■ **INPUT FOR THIS TASK**
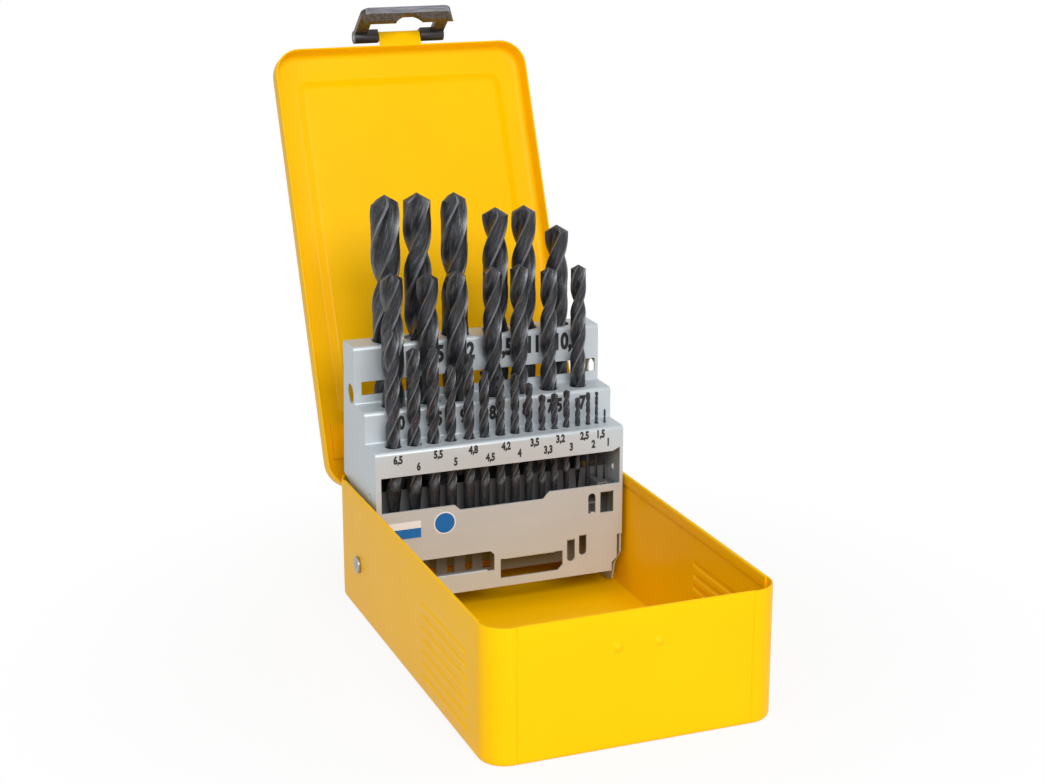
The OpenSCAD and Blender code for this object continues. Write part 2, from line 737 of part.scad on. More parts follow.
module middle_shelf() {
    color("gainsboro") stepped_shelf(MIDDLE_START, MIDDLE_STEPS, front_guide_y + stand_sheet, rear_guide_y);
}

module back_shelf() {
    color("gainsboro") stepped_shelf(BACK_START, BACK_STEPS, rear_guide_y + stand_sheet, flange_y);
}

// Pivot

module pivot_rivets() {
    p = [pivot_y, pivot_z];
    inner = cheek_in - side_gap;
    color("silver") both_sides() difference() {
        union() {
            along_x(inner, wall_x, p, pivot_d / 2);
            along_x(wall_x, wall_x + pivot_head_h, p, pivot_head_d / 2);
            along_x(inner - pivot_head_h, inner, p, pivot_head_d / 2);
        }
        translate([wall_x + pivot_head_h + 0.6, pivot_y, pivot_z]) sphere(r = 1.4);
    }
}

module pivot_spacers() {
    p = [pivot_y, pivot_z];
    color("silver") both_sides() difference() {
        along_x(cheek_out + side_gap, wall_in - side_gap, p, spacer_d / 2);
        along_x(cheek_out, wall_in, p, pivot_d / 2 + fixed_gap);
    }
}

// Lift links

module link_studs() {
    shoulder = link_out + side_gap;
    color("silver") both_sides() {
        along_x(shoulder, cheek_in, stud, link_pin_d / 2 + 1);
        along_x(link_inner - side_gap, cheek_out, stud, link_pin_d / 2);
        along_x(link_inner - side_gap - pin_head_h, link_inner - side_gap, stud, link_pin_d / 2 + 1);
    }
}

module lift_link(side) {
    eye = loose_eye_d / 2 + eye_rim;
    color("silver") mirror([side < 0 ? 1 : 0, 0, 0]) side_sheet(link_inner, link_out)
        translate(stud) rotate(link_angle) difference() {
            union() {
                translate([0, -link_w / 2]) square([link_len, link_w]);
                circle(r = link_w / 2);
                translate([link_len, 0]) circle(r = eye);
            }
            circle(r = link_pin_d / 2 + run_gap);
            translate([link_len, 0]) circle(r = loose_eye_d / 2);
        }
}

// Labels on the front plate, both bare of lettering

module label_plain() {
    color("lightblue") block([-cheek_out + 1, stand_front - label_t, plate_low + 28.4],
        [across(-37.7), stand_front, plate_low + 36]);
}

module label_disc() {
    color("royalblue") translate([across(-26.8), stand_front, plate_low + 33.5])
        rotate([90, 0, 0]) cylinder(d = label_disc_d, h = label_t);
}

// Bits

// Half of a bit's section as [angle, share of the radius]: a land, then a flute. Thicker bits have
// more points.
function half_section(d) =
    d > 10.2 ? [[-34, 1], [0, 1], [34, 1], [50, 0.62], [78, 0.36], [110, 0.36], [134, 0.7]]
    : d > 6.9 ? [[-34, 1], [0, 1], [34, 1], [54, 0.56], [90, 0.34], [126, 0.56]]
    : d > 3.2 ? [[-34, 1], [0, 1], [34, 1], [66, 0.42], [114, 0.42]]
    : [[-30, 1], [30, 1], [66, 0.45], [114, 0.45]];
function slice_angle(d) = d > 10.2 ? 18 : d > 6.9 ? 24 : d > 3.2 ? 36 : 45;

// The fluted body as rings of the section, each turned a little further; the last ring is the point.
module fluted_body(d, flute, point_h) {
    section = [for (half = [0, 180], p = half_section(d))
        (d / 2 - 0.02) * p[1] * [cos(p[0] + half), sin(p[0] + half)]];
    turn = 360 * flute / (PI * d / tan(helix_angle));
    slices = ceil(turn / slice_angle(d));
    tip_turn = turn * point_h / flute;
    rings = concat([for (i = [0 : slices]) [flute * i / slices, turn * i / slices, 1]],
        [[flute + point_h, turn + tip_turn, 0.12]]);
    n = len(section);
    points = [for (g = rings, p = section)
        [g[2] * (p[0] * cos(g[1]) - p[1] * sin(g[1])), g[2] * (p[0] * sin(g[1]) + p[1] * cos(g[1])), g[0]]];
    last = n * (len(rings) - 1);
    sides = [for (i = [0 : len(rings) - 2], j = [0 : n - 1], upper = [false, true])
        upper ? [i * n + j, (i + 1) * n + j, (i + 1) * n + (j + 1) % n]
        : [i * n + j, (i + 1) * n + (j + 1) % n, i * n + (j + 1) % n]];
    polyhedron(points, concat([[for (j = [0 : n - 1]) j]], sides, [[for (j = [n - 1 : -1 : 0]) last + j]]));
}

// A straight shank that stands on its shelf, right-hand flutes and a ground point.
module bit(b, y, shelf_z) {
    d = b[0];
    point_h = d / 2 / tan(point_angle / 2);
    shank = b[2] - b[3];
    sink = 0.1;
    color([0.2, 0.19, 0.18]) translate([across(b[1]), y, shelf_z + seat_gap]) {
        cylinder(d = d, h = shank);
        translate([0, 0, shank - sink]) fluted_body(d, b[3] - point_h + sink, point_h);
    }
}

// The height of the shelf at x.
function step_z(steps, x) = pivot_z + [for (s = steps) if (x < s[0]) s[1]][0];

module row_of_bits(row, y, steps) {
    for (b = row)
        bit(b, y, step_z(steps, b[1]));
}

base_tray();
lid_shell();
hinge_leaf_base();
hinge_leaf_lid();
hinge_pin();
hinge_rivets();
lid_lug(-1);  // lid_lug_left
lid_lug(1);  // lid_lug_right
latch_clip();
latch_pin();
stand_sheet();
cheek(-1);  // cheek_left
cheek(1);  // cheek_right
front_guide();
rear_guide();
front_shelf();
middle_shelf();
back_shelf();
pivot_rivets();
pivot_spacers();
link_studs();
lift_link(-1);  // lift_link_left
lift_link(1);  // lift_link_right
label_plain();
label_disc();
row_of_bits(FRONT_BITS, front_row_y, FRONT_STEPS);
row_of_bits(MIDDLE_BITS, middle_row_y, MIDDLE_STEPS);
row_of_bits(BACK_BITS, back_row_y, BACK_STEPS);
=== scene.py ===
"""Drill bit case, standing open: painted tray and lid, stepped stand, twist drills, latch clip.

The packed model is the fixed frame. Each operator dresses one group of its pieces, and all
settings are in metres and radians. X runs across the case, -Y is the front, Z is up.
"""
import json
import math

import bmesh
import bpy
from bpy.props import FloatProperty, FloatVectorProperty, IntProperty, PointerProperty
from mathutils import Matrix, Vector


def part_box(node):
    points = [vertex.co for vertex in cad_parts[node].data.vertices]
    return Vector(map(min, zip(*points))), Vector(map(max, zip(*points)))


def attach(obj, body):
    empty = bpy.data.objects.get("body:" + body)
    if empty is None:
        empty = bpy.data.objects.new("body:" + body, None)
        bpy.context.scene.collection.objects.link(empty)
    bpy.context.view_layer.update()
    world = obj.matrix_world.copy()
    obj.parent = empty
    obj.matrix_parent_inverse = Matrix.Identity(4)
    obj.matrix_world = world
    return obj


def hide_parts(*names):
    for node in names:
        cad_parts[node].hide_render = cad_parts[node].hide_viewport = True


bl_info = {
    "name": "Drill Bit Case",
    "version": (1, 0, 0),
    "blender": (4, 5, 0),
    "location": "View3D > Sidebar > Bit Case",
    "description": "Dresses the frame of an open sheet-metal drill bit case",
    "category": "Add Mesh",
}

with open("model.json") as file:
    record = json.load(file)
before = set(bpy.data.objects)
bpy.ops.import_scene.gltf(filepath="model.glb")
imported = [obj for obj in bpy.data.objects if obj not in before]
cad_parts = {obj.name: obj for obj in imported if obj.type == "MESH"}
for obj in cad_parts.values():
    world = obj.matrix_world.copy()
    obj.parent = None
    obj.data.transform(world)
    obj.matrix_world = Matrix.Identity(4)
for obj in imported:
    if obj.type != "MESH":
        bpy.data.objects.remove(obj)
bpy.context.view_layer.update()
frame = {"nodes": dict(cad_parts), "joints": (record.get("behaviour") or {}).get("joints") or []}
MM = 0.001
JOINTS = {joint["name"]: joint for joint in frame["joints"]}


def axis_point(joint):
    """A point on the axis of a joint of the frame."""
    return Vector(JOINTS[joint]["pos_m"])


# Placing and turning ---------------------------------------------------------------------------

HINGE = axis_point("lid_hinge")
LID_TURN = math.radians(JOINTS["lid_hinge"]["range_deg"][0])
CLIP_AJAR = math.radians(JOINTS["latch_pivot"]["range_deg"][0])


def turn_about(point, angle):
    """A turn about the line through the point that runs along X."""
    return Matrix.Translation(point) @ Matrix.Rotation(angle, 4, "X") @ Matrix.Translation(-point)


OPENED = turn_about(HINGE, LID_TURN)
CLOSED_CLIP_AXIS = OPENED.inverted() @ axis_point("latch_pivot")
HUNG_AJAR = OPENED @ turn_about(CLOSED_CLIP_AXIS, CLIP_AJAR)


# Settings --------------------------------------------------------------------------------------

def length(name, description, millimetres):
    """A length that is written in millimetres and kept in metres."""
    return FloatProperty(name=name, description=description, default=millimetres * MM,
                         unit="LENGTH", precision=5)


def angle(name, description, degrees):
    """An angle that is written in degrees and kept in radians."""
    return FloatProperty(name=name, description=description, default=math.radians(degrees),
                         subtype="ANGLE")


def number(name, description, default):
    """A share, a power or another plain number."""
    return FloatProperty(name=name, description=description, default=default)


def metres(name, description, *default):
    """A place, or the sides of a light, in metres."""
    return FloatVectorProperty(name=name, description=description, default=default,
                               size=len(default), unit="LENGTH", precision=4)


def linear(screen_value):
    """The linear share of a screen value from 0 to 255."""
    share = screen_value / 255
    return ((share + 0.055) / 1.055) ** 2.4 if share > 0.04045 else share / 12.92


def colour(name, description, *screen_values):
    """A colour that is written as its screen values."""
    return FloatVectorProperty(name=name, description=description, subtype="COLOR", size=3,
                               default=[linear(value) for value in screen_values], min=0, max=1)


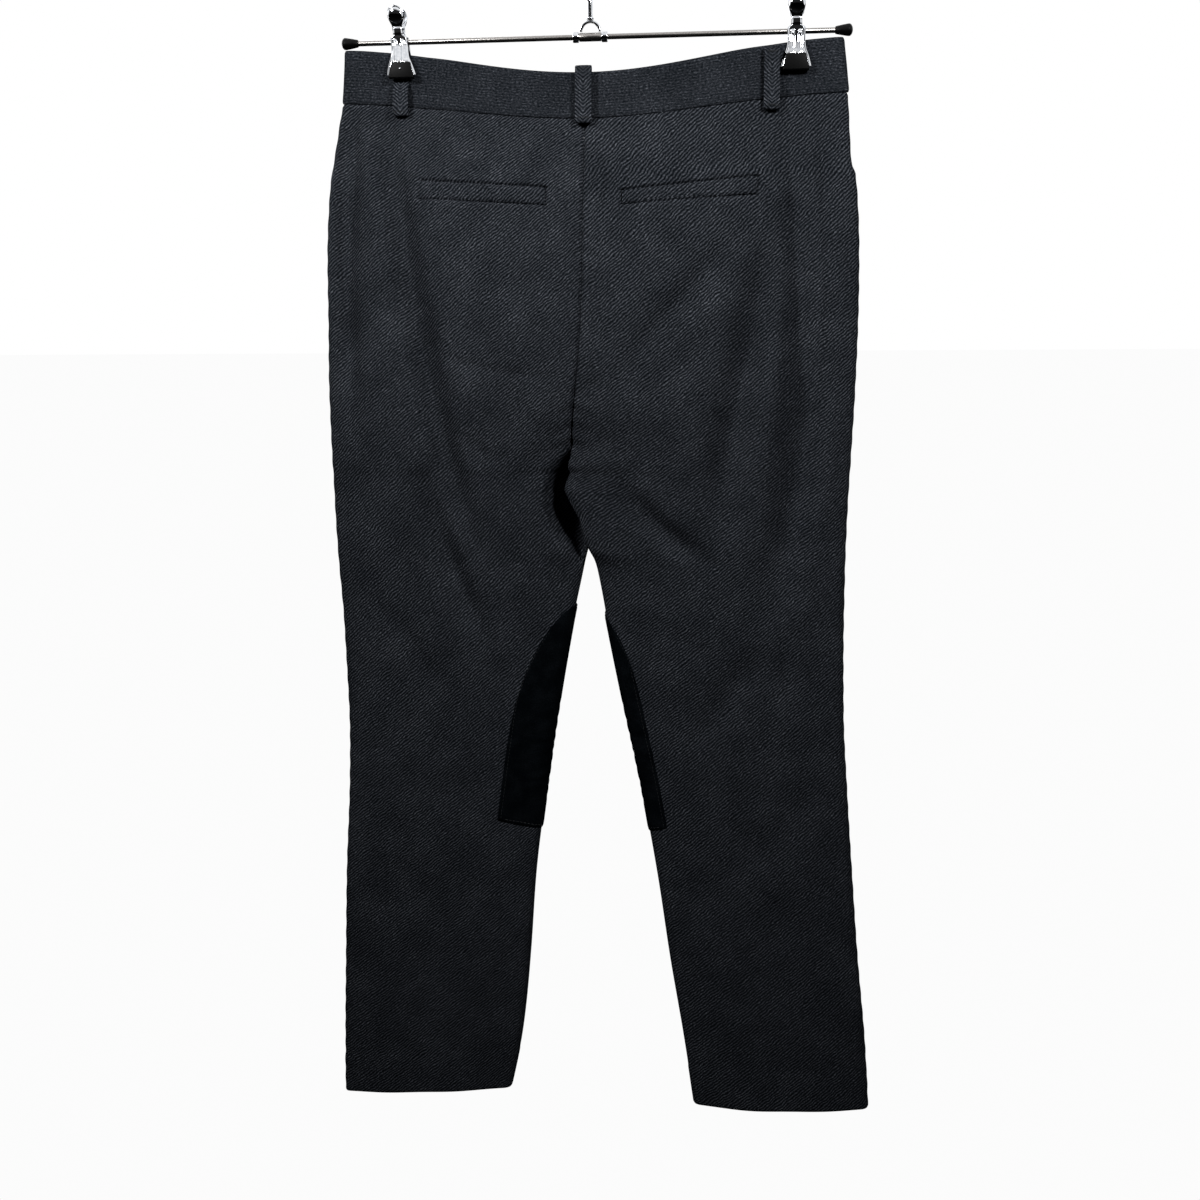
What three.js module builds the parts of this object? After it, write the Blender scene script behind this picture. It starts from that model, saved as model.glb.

■ **TASK BRIEF**
Above are the lines; repeat exactly the ones from the line containing "shelf at x." down to the line containing "points = [vertex.co", both inclusive.

■ **ANSWER TO THIS PROBLEM**
// The height of the shelf at x.
function step_z(steps, x) = pivot_z + [for (s = steps) if (x < s[0]) s[1]][0];

module row_of_bits(row, y, steps) {
    for (b = row)
        bit(b, y, step_z(steps, b[1]));
}

base_tray();
lid_shell();
hinge_leaf_base();
hinge_leaf_lid();
hinge_pin();
hinge_rivets();
lid_lug(-1);  // lid_lug_left
lid_lug(1);  // lid_lug_right
latch_clip();
latch_pin();
stand_sheet();
cheek(-1);  // cheek_left
cheek(1);  // cheek_right
front_guide();
rear_guide();
front_shelf();
middle_shelf();
back_shelf();
pivot_rivets();
pivot_spacers();
link_studs();
lift_link(-1);  // lift_link_left
lift_link(1);  // lift_link_right
label_plain();
label_disc();
row_of_bits(FRONT_BITS, front_row_y, FRONT_STEPS);
row_of_bits(MIDDLE_BITS, middle_row_y, MIDDLE_STEPS);
row_of_bits(BACK_BITS, back_row_y, BACK_STEPS);
=== scene.py ===
"""Drill bit case, standing open: painted tray and lid, stepped stand, twist drills, latch clip.

The packed model is the fixed frame. Each operator dresses one group of its pieces, and all
settings are in metres and radians. X runs across the case, -Y is the front, Z is up.
"""
import json
import math

import bmesh
import bpy
from bpy.props import FloatProperty, FloatVectorProperty, IntProperty, PointerProperty
from mathutils import Matrix, Vector


def part_box(node):
    points = [vertex.co for vertex in cad_parts[node].data.vertices]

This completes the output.